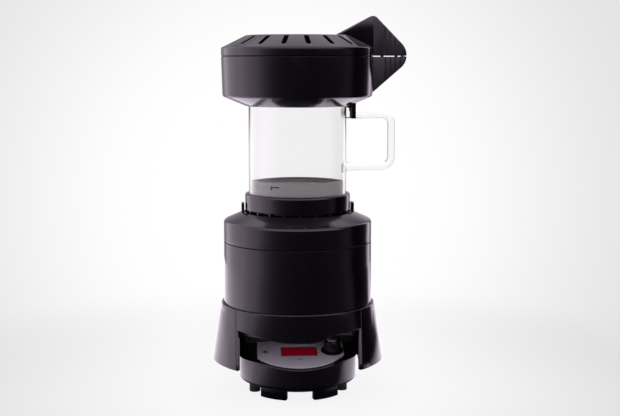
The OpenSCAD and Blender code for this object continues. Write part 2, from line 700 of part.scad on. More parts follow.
// The panel's own frame: origin at the middle of its front edge, Y up the slope, Z out of its face
module on_panel() { translate([0, -panel_r, panel_z]) rotate([panel_tilt, 0, 0]) children(); }
module slab(w0, w1, v0 = -20, v1 = 120) {
    on_panel() translate([-80, v0, w0]) cube([160, v1 - v0, w1 - w0]);
}
module at_knob() { on_panel() translate([knob_x, upper_row, 0]) children(); }
module at_start() { on_panel() translate([0, lower_row, 0]) children(); }
module at_mode() { on_panel() translate([mode_x, upper_row, 0]) children(); }
bush_r = encoder_r + fit + 0.7;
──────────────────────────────
_Written task_
Repeat the data exactly. Leave nothing out.

_Correct result_
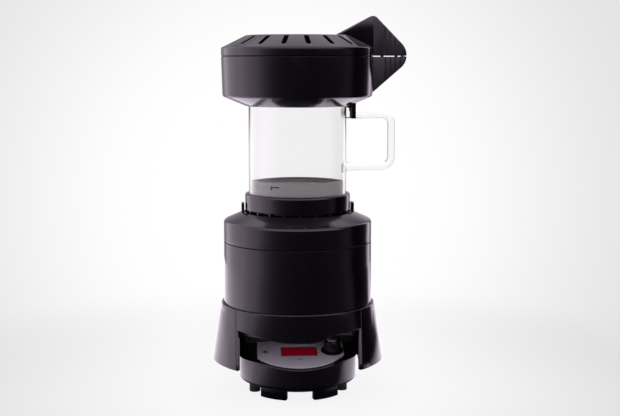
The OpenSCAD and Blender code for this object continues. Write part 2, from line 700 of part.scad on. More parts follow.
// The panel's own frame: origin at the middle of its front edge, Y up the slope, Z out of its face
module on_panel() { translate([0, -panel_r, panel_z]) rotate([panel_tilt, 0, 0]) children(); }
module slab(w0, w1, v0 = -20, v1 = 120) {
    on_panel() translate([-80, v0, w0]) cube([160, v1 - v0, w1 - w0]);
}
module at_knob() { on_panel() translate([knob_x, upper_row, 0]) children(); }
module at_start() { on_panel() translate([0, lower_row, 0]) children(); }
module at_mode() { on_panel() translate([mode_x, upper_row, 0]) children(); }
bush_r = encoder_r + fit + 0.7;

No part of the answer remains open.